▶ _Exercise_
Nothing but the lines from the line that contains "for name, side, stem_y, way, turned" through the line that contains "zip(*points))), Vector(map(max, zip(*points)))" should appear in the output, each reproduced exactly.

——

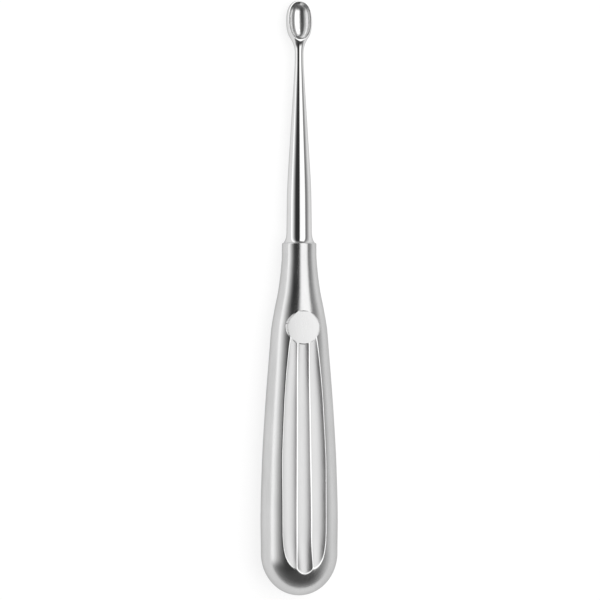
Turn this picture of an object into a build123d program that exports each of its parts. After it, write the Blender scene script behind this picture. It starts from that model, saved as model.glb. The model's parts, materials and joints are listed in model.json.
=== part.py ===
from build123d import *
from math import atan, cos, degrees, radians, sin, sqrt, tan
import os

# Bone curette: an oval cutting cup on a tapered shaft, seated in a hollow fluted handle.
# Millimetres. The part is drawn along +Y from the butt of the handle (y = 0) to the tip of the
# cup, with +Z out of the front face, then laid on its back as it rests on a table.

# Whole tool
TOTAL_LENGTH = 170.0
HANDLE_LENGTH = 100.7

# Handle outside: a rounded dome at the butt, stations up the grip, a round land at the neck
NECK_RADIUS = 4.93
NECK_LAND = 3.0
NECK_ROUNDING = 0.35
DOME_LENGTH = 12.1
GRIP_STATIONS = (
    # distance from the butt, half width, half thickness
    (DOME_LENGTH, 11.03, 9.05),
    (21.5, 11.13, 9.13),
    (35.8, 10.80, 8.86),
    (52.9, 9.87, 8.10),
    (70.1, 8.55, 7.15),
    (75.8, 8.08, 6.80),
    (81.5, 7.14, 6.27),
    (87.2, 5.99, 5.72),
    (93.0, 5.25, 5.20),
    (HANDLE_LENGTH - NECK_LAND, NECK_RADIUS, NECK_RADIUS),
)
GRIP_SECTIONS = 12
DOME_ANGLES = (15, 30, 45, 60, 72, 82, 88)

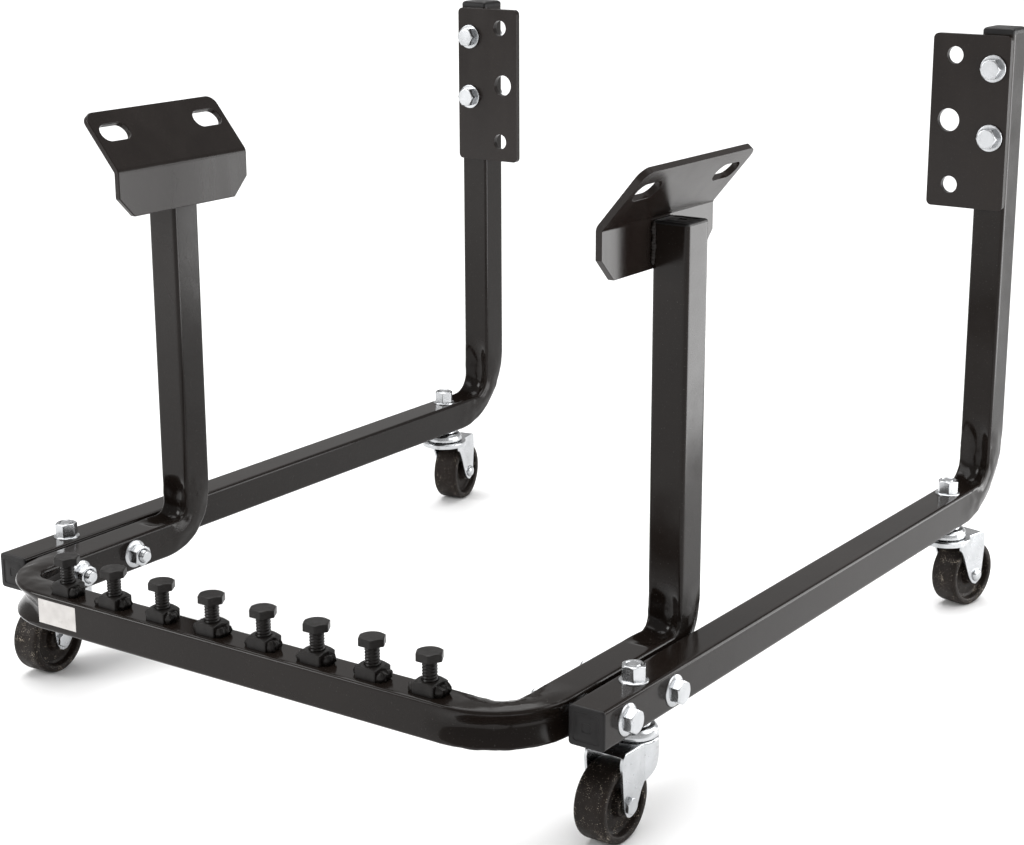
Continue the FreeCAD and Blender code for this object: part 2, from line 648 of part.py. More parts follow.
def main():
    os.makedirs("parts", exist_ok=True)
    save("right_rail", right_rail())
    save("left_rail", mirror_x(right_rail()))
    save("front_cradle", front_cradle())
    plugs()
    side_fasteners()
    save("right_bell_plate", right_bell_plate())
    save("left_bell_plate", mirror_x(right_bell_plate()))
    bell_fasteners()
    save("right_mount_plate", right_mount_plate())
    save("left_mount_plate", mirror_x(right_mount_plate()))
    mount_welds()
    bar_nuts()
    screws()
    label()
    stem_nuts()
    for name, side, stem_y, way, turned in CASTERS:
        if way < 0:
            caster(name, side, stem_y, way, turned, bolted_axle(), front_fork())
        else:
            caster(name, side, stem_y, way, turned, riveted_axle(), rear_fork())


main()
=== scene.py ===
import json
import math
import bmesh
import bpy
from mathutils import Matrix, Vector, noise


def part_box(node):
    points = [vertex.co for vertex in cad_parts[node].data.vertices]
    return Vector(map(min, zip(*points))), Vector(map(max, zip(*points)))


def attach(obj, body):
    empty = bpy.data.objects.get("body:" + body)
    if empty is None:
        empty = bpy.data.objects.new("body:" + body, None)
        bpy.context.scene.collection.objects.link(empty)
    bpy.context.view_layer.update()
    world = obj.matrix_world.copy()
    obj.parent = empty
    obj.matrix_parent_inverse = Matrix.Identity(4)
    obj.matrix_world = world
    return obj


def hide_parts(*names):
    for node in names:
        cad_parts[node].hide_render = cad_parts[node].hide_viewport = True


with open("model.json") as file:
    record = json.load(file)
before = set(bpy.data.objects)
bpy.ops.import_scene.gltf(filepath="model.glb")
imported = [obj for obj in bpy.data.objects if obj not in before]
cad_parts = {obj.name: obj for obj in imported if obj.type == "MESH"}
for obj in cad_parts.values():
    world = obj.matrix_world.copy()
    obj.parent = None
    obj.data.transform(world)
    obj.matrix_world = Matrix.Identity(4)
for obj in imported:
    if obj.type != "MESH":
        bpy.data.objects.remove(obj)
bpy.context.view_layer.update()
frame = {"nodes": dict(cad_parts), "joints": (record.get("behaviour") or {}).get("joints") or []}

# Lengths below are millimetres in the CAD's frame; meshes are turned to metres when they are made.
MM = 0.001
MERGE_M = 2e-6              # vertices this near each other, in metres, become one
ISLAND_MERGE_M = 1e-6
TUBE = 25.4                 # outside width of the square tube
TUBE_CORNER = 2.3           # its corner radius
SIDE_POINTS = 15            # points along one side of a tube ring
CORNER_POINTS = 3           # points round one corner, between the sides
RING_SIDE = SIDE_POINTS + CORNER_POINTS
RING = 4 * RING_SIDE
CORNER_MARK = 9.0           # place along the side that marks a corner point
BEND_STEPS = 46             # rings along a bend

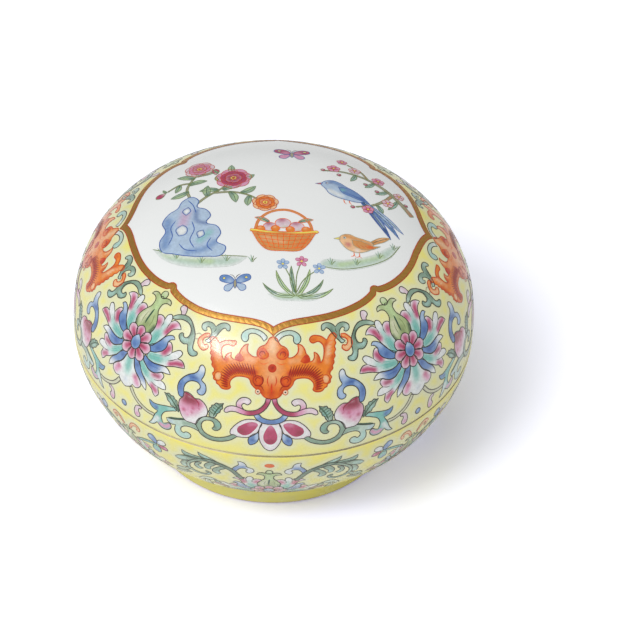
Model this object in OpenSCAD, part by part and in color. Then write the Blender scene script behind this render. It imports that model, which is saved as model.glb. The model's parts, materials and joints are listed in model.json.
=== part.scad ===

——

▶ _Written answer_
    for name, side, stem_y, way, turned in CASTERS:
        if way < 0:
            caster(name, side, stem_y, way, turned, bolted_axle(), front_fork())
        else:
            caster(name, side, stem_y, way, turned, riveted_axle(), rear_fork())


main()
=== scene.py ===
import json
import math
import bmesh
import bpy
from mathutils import Matrix, Vector, noise


def part_box(node):
    points = [vertex.co for vertex in cad_parts[node].data.vertices]
    return Vector(map(min, zip(*points))), Vector(map(max, zip(*points)))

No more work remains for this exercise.